Aim >>
Write out all of the data without omission, exactly as shown.

Data extract >>
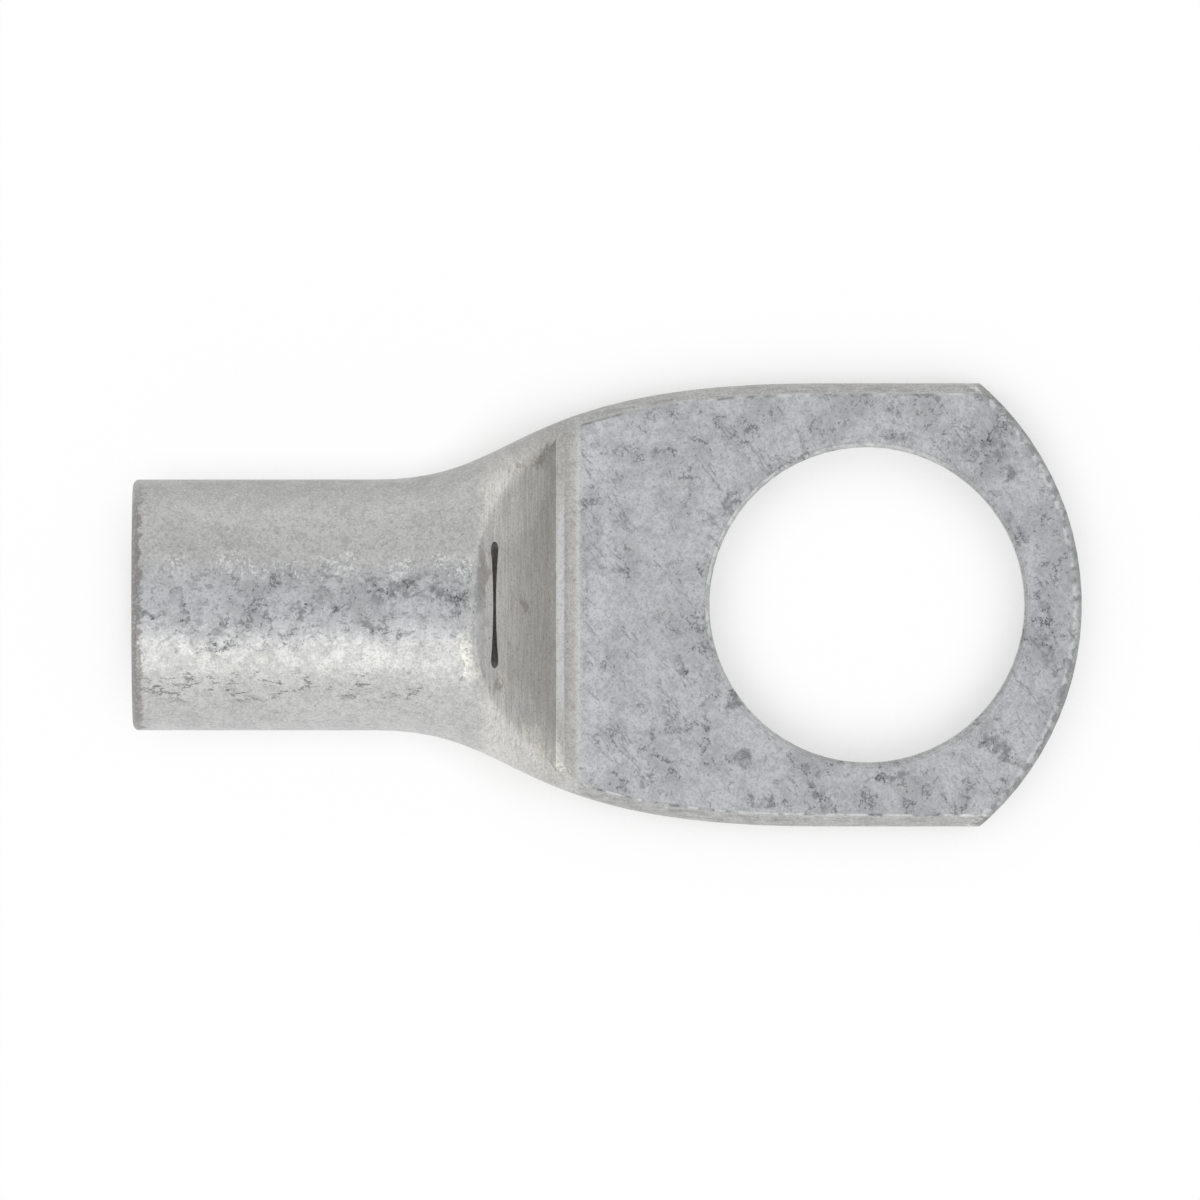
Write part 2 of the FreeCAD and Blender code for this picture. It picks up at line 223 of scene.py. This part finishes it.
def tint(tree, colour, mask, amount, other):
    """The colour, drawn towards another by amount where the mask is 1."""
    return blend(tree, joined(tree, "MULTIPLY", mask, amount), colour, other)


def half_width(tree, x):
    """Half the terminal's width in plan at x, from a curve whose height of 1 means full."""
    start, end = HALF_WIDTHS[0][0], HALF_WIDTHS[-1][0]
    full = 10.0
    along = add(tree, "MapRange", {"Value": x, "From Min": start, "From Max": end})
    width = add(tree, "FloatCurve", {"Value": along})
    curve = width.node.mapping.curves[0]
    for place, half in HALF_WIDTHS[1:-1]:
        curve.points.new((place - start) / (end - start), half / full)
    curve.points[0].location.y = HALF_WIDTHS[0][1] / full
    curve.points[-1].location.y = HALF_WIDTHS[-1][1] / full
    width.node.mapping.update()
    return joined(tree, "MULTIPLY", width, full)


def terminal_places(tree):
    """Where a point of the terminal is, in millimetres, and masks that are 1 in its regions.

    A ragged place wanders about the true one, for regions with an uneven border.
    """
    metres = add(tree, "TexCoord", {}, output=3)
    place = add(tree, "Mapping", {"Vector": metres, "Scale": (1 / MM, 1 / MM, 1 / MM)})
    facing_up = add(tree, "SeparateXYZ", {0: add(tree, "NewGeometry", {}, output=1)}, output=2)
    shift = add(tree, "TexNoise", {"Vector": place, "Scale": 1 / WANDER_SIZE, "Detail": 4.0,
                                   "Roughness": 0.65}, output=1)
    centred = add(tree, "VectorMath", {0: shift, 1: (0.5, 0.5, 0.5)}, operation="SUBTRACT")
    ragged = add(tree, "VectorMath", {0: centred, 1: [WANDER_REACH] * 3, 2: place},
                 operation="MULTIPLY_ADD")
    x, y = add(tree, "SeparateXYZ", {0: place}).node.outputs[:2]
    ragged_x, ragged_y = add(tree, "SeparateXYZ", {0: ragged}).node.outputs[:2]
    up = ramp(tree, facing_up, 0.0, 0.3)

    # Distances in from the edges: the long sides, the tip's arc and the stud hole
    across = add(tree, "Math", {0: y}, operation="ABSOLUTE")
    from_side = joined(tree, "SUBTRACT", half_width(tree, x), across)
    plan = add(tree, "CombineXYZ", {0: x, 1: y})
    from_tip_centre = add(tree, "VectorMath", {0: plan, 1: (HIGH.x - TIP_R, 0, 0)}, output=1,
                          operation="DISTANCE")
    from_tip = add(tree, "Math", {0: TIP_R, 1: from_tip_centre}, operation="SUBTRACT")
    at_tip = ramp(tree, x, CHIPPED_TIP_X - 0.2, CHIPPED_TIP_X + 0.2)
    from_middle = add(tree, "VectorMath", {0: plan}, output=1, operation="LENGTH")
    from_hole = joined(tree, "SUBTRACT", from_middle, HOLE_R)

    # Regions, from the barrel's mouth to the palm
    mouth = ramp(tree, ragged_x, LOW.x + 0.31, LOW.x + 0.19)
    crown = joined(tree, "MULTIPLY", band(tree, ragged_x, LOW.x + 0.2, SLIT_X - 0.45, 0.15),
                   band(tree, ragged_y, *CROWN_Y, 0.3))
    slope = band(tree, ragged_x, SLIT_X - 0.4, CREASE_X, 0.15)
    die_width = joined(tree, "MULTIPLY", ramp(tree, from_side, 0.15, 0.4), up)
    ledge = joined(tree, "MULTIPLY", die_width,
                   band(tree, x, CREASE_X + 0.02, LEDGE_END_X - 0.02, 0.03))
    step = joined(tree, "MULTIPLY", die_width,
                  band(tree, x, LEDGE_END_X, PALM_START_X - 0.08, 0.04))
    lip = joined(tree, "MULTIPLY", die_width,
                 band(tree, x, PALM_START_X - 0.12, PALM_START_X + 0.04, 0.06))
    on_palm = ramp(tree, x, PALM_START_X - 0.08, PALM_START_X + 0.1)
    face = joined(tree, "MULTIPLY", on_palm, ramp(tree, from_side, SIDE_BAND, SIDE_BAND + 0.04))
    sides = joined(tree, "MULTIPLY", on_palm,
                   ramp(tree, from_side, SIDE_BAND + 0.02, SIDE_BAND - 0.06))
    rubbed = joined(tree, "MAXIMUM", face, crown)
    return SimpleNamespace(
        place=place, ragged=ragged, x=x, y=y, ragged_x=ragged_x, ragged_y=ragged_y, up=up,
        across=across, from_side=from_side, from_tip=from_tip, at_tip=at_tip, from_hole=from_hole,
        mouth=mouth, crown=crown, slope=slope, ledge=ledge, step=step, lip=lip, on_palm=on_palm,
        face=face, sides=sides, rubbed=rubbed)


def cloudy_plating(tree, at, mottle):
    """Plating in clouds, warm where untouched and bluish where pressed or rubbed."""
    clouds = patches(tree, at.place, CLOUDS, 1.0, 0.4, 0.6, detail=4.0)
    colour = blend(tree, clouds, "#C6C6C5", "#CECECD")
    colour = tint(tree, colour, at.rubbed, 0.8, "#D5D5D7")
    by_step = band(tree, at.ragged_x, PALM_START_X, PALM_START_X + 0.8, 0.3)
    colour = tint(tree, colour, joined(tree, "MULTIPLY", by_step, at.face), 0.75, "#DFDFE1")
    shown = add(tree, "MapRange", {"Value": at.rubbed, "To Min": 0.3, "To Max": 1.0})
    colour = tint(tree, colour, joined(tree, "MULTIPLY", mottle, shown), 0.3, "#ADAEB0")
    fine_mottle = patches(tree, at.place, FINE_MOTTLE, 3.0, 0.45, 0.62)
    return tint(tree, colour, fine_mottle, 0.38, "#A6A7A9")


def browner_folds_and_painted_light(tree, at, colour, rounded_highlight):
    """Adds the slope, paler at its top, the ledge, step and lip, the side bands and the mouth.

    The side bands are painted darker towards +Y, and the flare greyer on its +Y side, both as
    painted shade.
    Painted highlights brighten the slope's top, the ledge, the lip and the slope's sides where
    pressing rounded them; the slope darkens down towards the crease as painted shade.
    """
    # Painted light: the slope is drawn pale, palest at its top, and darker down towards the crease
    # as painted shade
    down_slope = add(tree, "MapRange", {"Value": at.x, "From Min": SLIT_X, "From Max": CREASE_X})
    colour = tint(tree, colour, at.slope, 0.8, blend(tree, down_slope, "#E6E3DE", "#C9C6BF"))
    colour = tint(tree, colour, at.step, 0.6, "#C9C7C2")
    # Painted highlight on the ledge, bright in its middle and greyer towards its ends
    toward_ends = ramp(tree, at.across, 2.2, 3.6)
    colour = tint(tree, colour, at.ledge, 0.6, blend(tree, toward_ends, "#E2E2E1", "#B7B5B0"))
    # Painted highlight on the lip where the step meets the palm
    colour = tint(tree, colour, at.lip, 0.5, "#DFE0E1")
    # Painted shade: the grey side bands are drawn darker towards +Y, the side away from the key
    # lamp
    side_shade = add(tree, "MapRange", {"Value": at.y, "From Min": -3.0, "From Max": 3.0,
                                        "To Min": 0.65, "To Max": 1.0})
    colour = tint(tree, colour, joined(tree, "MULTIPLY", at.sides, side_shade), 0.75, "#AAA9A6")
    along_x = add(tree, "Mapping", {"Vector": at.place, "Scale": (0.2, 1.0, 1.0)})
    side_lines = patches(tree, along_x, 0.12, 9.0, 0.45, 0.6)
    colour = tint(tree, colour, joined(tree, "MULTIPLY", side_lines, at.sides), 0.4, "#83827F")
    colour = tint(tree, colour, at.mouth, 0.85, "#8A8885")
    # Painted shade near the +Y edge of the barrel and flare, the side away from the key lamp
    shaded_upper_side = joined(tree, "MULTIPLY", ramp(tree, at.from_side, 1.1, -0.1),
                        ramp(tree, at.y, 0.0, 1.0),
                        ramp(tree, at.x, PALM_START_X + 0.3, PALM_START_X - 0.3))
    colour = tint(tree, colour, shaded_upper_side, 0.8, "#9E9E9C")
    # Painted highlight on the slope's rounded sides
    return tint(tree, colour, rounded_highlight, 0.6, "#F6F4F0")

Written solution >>
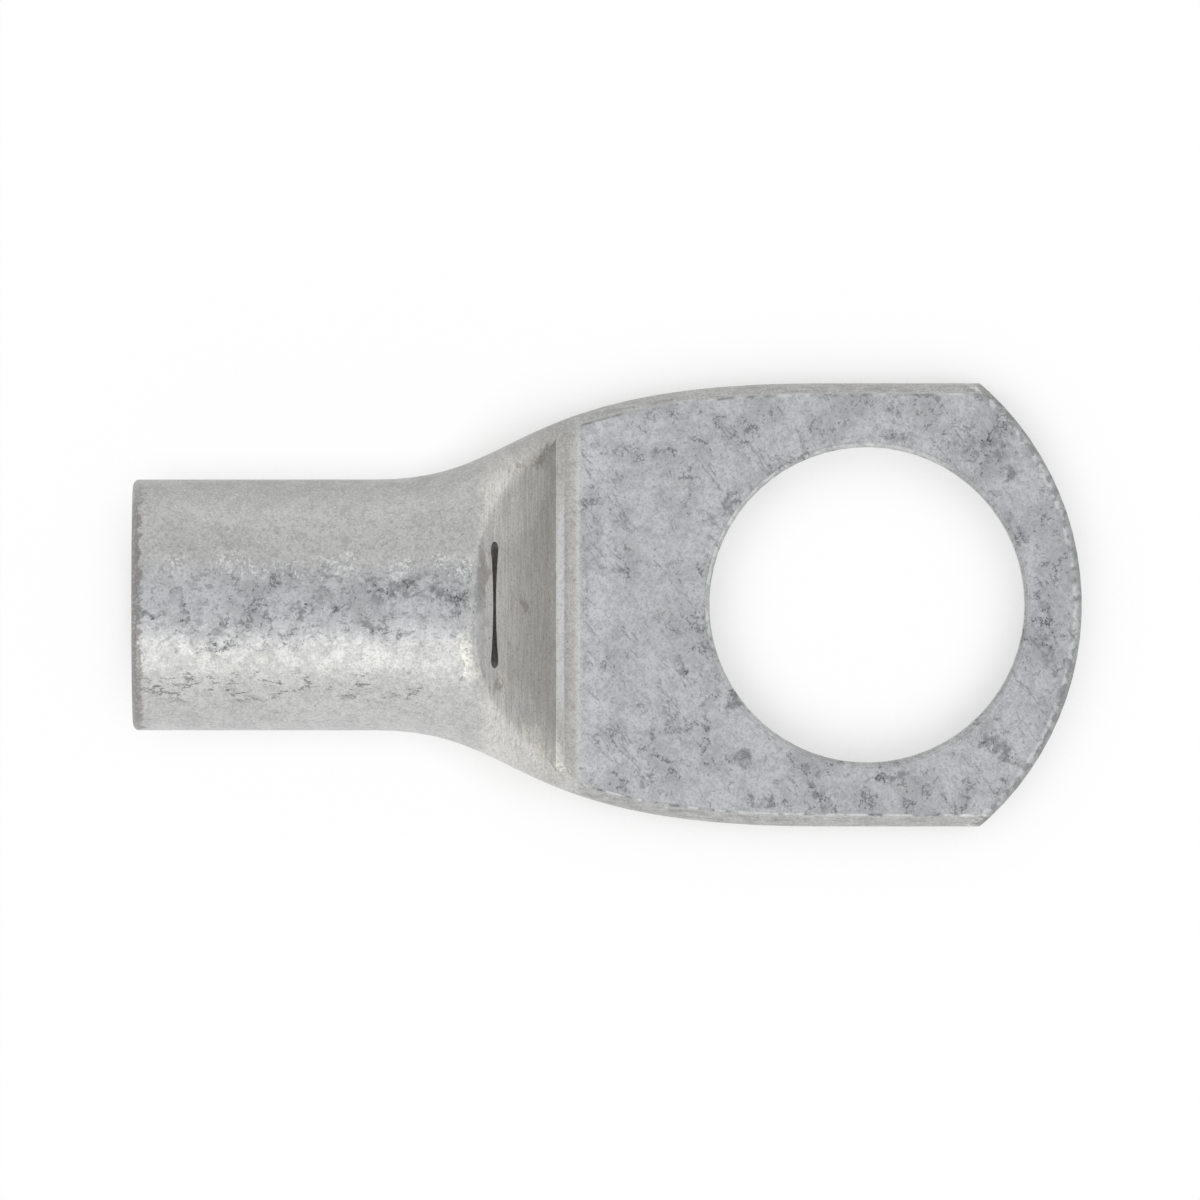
Write part 2 of the FreeCAD and Blender code for this picture. It picks up at line 223 of scene.py. This part finishes it.
def tint(tree, colour, mask, amount, other):
    """The colour, drawn towards another by amount where the mask is 1."""
    return blend(tree, joined(tree, "MULTIPLY", mask, amount), colour, other)


def half_width(tree, x):
    """Half the terminal's width in plan at x, from a curve whose height of 1 means full."""
    start, end = HALF_WIDTHS[0][0], HALF_WIDTHS[-1][0]
    full = 10.0
    along = add(tree, "MapRange", {"Value": x, "From Min": start, "From Max": end})
    width = add(tree, "FloatCurve", {"Value": along})
    curve = width.node.mapping.curves[0]
    for place, half in HALF_WIDTHS[1:-1]:
        curve.points.new((place - start) / (end - start), half / full)
    curve.points[0].location.y = HALF_WIDTHS[0][1] / full
    curve.points[-1].location.y = HALF_WIDTHS[-1][1] / full
    width.node.mapping.update()
    return joined(tree, "MULTIPLY", width, full)


def terminal_places(tree):
    """Where a point of the terminal is, in millimetres, and masks that are 1 in its regions.

    A ragged place wanders about the true one, for regions with an uneven border.
    """
    metres = add(tree, "TexCoord", {}, output=3)
    place = add(tree, "Mapping", {"Vector": metres, "Scale": (1 / MM, 1 / MM, 1 / MM)})
    facing_up = add(tree, "SeparateXYZ", {0: add(tree, "NewGeometry", {}, output=1)}, output=2)
    shift = add(tree, "TexNoise", {"Vector": place, "Scale": 1 / WANDER_SIZE, "Detail": 4.0,
                                   "Roughness": 0.65}, output=1)
    centred = add(tree, "VectorMath", {0: shift, 1: (0.5, 0.5, 0.5)}, operation="SUBTRACT")
    ragged = add(tree, "VectorMath", {0: centred, 1: [WANDER_REACH] * 3, 2: place},
                 operation="MULTIPLY_ADD")
    x, y = add(tree, "SeparateXYZ", {0: place}).node.outputs[:2]
    ragged_x, ragged_y = add(tree, "SeparateXYZ", {0: ragged}).node.outputs[:2]
    up = ramp(tree, facing_up, 0.0, 0.3)

    # Distances in from the edges: the long sides, the tip's arc and the stud hole
    across = add(tree, "Math", {0: y}, operation="ABSOLUTE")
    from_side = joined(tree, "SUBTRACT", half_width(tree, x), across)
    plan = add(tree, "CombineXYZ", {0: x, 1: y})
    from_tip_centre = add(tree, "VectorMath", {0: plan, 1: (HIGH.x - TIP_R, 0, 0)}, output=1,
                          operation="DISTANCE")
    from_tip = add(tree, "Math", {0: TIP_R, 1: from_tip_centre}, operation="SUBTRACT")
    at_tip = ramp(tree, x, CHIPPED_TIP_X - 0.2, CHIPPED_TIP_X + 0.2)
    from_middle = add(tree, "VectorMath", {0: plan}, output=1, operation="LENGTH")
    from_hole = joined(tree, "SUBTRACT", from_middle, HOLE_R)

    # Regions, from the barrel's mouth to the palm
    mouth = ramp(tree, ragged_x, LOW.x + 0.31, LOW.x + 0.19)
    crown = joined(tree, "MULTIPLY", band(tree, ragged_x, LOW.x + 0.2, SLIT_X - 0.45, 0.15),
                   band(tree, ragged_y, *CROWN_Y, 0.3))
    slope = band(tree, ragged_x, SLIT_X - 0.4, CREASE_X, 0.15)
    die_width = joined(tree, "MULTIPLY", ramp(tree, from_side, 0.15, 0.4), up)
    ledge = joined(tree, "MULTIPLY", die_width,
                   band(tree, x, CREASE_X + 0.02, LEDGE_END_X - 0.02, 0.03))
    step = joined(tree, "MULTIPLY", die_width,
                  band(tree, x, LEDGE_END_X, PALM_START_X - 0.08, 0.04))
    lip = joined(tree, "MULTIPLY", die_width,
                 band(tree, x, PALM_START_X - 0.12, PALM_START_X + 0.04, 0.06))
    on_palm = ramp(tree, x, PALM_START_X - 0.08, PALM_START_X + 0.1)
    face = joined(tree, "MULTIPLY", on_palm, ramp(tree, from_side, SIDE_BAND, SIDE_BAND + 0.04))
    sides = joined(tree, "MULTIPLY", on_palm,
                   ramp(tree, from_side, SIDE_BAND + 0.02, SIDE_BAND - 0.06))
    rubbed = joined(tree, "MAXIMUM", face, crown)
    return SimpleNamespace(
        place=place, ragged=ragged, x=x, y=y, ragged_x=ragged_x, ragged_y=ragged_y, up=up,
        across=across, from_side=from_side, from_tip=from_tip, at_tip=at_tip, from_hole=from_hole,
        mouth=mouth, crown=crown, slope=slope, ledge=ledge, step=step, lip=lip, on_palm=on_palm,
        face=face, sides=sides, rubbed=rubbed)


def cloudy_plating(tree, at, mottle):
    """Plating in clouds, warm where untouched and bluish where pressed or rubbed."""
    clouds = patches(tree, at.place, CLOUDS, 1.0, 0.4, 0.6, detail=4.0)
    colour = blend(tree, clouds, "#C6C6C5", "#CECECD")
    colour = tint(tree, colour, at.rubbed, 0.8, "#D5D5D7")
    by_step = band(tree, at.ragged_x, PALM_START_X, PALM_START_X + 0.8, 0.3)
    colour = tint(tree, colour, joined(tree, "MULTIPLY", by_step, at.face), 0.75, "#DFDFE1")
    shown = add(tree, "MapRange", {"Value": at.rubbed, "To Min": 0.3, "To Max": 1.0})
    colour = tint(tree, colour, joined(tree, "MULTIPLY", mottle, shown), 0.3, "#ADAEB0")
    fine_mottle = patches(tree, at.place, FINE_MOTTLE, 3.0, 0.45, 0.62)
    return tint(tree, colour, fine_mottle, 0.38, "#A6A7A9")


def browner_folds_and_painted_light(tree, at, colour, rounded_highlight):
    """Adds the slope, paler at its top, the ledge, step and lip, the side bands and the mouth.

    The side bands are painted darker towards +Y, and the flare greyer on its +Y side, both as
    painted shade.
    Painted highlights brighten the slope's top, the ledge, the lip and the slope's sides where
    pressing rounded them; the slope darkens down towards the crease as painted shade.
    """
    # Painted light: the slope is drawn pale, palest at its top, and darker down towards the crease
    # as painted shade
    down_slope = add(tree, "MapRange", {"Value": at.x, "From Min": SLIT_X, "From Max": CREASE_X})
    colour = tint(tree, colour, at.slope, 0.8, blend(tree, down_slope, "#E6E3DE", "#C9C6BF"))
    colour = tint(tree, colour, at.step, 0.6, "#C9C7C2")
    # Painted highlight on the ledge, bright in its middle and greyer towards its ends
    toward_ends = ramp(tree, at.across, 2.2, 3.6)
    colour = tint(tree, colour, at.ledge, 0.6, blend(tree, toward_ends, "#E2E2E1", "#B7B5B0"))
    # Painted highlight on the lip where the step meets the palm
    colour = tint(tree, colour, at.lip, 0.5, "#DFE0E1")
    # Painted shade: the grey side bands are drawn darker towards +Y, the side away from the key
    # lamp
    side_shade = add(tree, "MapRange", {"Value": at.y, "From Min": -3.0, "From Max": 3.0,
                                        "To Min": 0.65, "To Max": 1.0})
    colour = tint(tree, colour, joined(tree, "MULTIPLY", at.sides, side_shade), 0.75, "#AAA9A6")
    along_x = add(tree, "Mapping", {"Vector": at.place, "Scale": (0.2, 1.0, 1.0)})
    side_lines = patches(tree, along_x, 0.12, 9.0, 0.45, 0.6)
    colour = tint(tree, colour, joined(tree, "MULTIPLY", side_lines, at.sides), 0.4, "#83827F")
    colour = tint(tree, colour, at.mouth, 0.85, "#8A8885")
    # Painted shade near the +Y edge of the barrel and flare, the side away from the key lamp
    shaded_upper_side = joined(tree, "MULTIPLY", ramp(tree, at.from_side, 1.1, -0.1),
                        ramp(tree, at.y, 0.0, 1.0),
                        ramp(tree, at.x, PALM_START_X + 0.3, PALM_START_X - 0.3))
    colour = tint(tree, colour, shaded_upper_side, 0.8, "#9E9E9C")
    # Painted highlight on the slope's rounded sides
    return tint(tree, colour, rounded_highlight, 0.6, "#F6F4F0")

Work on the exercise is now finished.